The campus coalition’s name reflects the year the university began accepting black students. Today, more than 75 percent of the university’s 35,000 students are white.

Several black students have said some white students use the n-word or otherwise discriminated against them.
Poole recalled how she was kicked out of a fraternity party her freshman year after a man used the n-word and said, “All you … girls have to leave.”

Andrea Fulgiam, 21, a junior studying psychology and sociology, said when she sat down in a lecture class freshman year, the student next to her muttered, “I’m not about to sit next to this black girl.”

Fulgiam said a professor once told her she was only at the university because of affirmative action.
Parnell said when she transferred to the university last year, other black students warned her, “Don’t walk through Greektown,” the cluster of fraternities and sororities just off campus.
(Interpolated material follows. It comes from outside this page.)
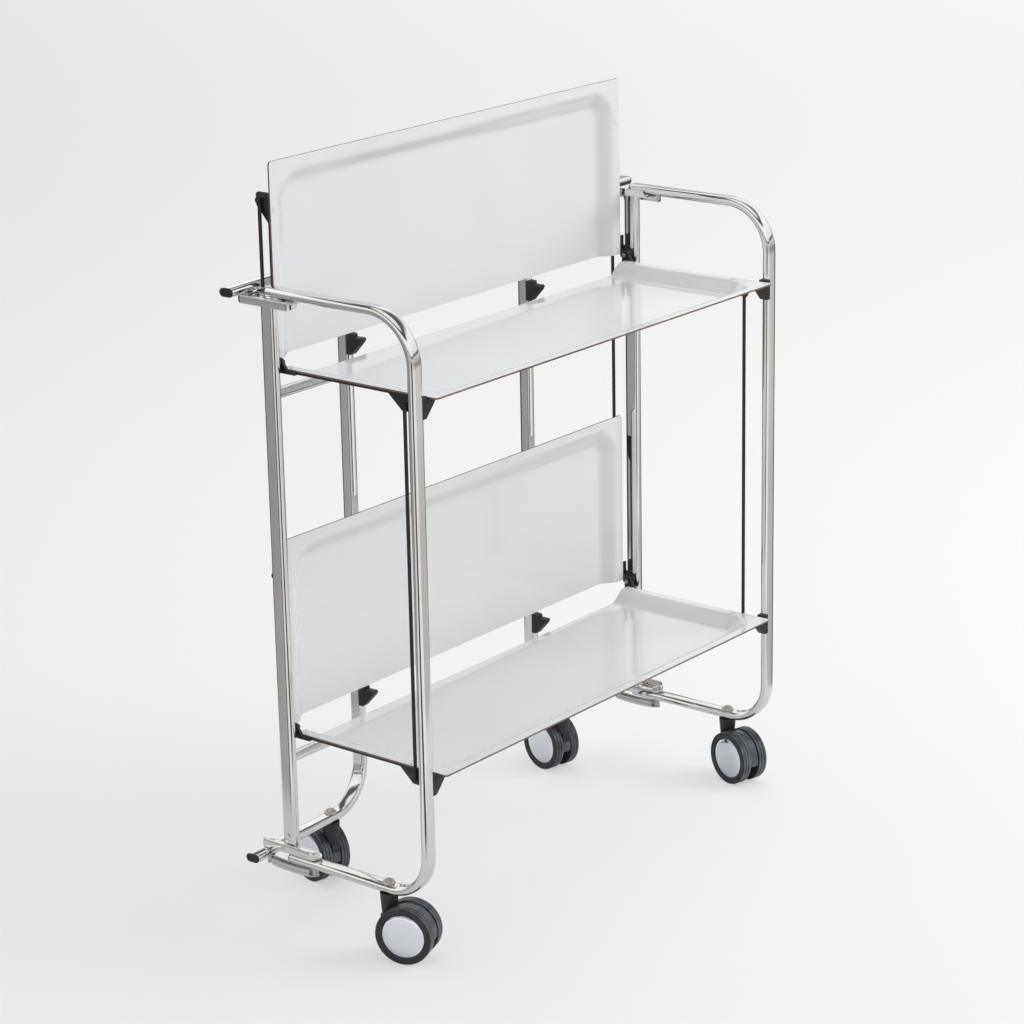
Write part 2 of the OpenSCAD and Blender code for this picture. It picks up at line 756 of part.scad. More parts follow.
module front_left_caster_stem() { front_left_caster() caster_stem(); }
module front_left_caster_housing() { front_left_caster() caster_housing(); }
module front_left_caster_axle() { front_left_caster() caster_axle(); }
module front_left_caster_tyres() { front_left_caster() caster_tyres(); }
module front_left_caster_cores() { front_left_caster() caster_cores(); }
module front_left_caster_covers() { front_left_caster() caster_covers(); }
module front_right_caster_stem() { front_right_caster() caster_stem(); }
module front_right_caster_housing() { front_right_caster() caster_housing(); }
module front_right_caster_axle() { front_right_caster() caster_axle(); }
module front_right_caster_tyres() { front_right_caster() caster_tyres(); }
module front_right_caster_cores() { front_right_caster() caster_cores(); }
module front_right_caster_covers() { front_right_caster() caster_covers(); }
module rear_left_caster_stem() { rear_left_caster() caster_stem(); }
module rear_left_caster_housing() { rear_left_caster() caster_housing(); }
module rear_left_caster_axle() { rear_left_caster() caster_axle(); }
module rear_left_caster_tyres() { rear_left_caster() caster_tyres(); }
module rear_left_caster_cores() { rear_left_caster() caster_cores(); }
module rear_left_caster_covers() { rear_left_caster() caster_covers(); }
module rear_right_caster_stem() { rear_right_caster() caster_stem(); }
module rear_right_caster_housing() { rear_right_caster() caster_housing(); }
module rear_right_caster_axle() { rear_right_caster() caster_axle(); }
module rear_right_caster_tyres() { rear_right_caster() caster_tyres(); }
module rear_right_caster_cores() { rear_right_caster() caster_cores(); }
module rear_right_caster_covers() { rear_right_caster() caster_covers(); }

left_post();
right_post();
cross_rails();
left_top_bracket();
right_top_bracket();
left_bottom_bracket();
right_bottom_bracket();
pivot_rivets();
hinge_pins();
left_spring();
right_spring();
front_left_frame();
front_right_frame();
rear_left_frame();
rear_right_frame();
front_tube_plugs();
rear_left_tube_plugs();
rear_right_tube_plugs();
front_tray_rests();
rear_left_tray_rests();
rear_right_tray_rests();
front_upper_tray();
front_lower_tray();
rear_upper_tray();
rear_lower_tray();
front_upper_end_brackets();
front_lower_end_brackets();
rear_upper_end_brackets();
rear_lower_end_brackets();
front_upper_tray_rivets();
front_lower_tray_rivets();
rear_tray_rivets();
front_link_rods();
rear_link_rods();
front_left_caster_stem();
front_left_caster_housing();
front_left_caster_axle();
front_left_caster_tyres();
front_left_caster_cores();
front_left_caster_covers();
front_right_caster_stem();
front_right_caster_housing();
front_right_caster_axle();
front_right_caster_tyres();
front_right_caster_cores();
front_right_caster_covers();
rear_left_caster_stem();
rear_left_caster_housing();
rear_left_caster_axle();
rear_left_caster_tyres();
rear_left_caster_cores();
rear_left_caster_covers();
rear_right_caster_stem();
rear_right_caster_housing();
rear_right_caster_axle();
rear_right_caster_tyres();
rear_right_caster_cores();
rear_right_caster_covers();
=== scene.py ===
"""Looks of the folding room service table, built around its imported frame.

Every new piece is modelled in a small frame of its own, in metres, and its mesh is then
put in place, so that each finished object sits at the origin of the row frame.
"""

import logging
import math
from collections.abc import Callable, Iterable, Sequence
from dataclasses import dataclass
from enum import Enum

import bmesh
import bpy
from mathutils import Matrix, Vector
from mathutils.kdtree import KDTree


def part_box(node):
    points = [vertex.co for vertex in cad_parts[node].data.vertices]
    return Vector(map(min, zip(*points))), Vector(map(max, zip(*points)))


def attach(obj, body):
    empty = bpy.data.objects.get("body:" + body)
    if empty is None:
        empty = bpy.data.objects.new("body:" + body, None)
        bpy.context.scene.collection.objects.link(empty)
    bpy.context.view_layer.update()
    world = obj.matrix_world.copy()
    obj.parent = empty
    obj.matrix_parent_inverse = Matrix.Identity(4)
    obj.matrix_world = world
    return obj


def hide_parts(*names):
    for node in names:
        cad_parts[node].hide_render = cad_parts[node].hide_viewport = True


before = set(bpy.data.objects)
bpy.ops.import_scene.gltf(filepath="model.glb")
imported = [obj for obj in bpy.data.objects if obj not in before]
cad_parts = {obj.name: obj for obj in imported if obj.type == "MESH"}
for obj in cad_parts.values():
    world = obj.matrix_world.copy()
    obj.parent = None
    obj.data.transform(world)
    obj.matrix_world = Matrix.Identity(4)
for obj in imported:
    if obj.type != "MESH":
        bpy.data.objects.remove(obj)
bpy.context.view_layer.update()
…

Wolfe, a former businessman, became president of the University of Missouri system in 2012 and has been targeted by students who accuse him of a lack of empathy for racial minorities.

Campus tensions reached a boiling point during the Oct. 10 homecoming parade, when student protesters blocked the parade route by standing in front of a car containing Wolfe. The car inched forward and, according to communications professor Melissa Click, bumped into a protester. Wolfe did not speak to the protesters, and police took them off the street, threatening arrest.

Wolfe “allowed his driver to try to drive around us, even hit one of us,” said Parnell, who participated in the demonstration. She said police threatened protesters with pepper spray and pushed them, and Wolfe “did not intervene whatsoever.”

Students also confronted Wolfe Friday night outside a fundraiser in Kansas City and challenged him to define “systematic oppression.”

A video clip shows him replying, “Systematic oppression is because you don’t believe that you have the equal opportunity for success,” before he is cut off by a chorus of people upset that he characterized oppression as a perception rather than a reality.
“Did you just blame us for systematic oppression, Tim Wolfe?” someone off-camera shouts as Wolfe walks away. “Did you just blame black students?”

Wolfe has issued a series of statements in recent days, including one Sunday in which he said, “It is clear to all of us that change is needed.”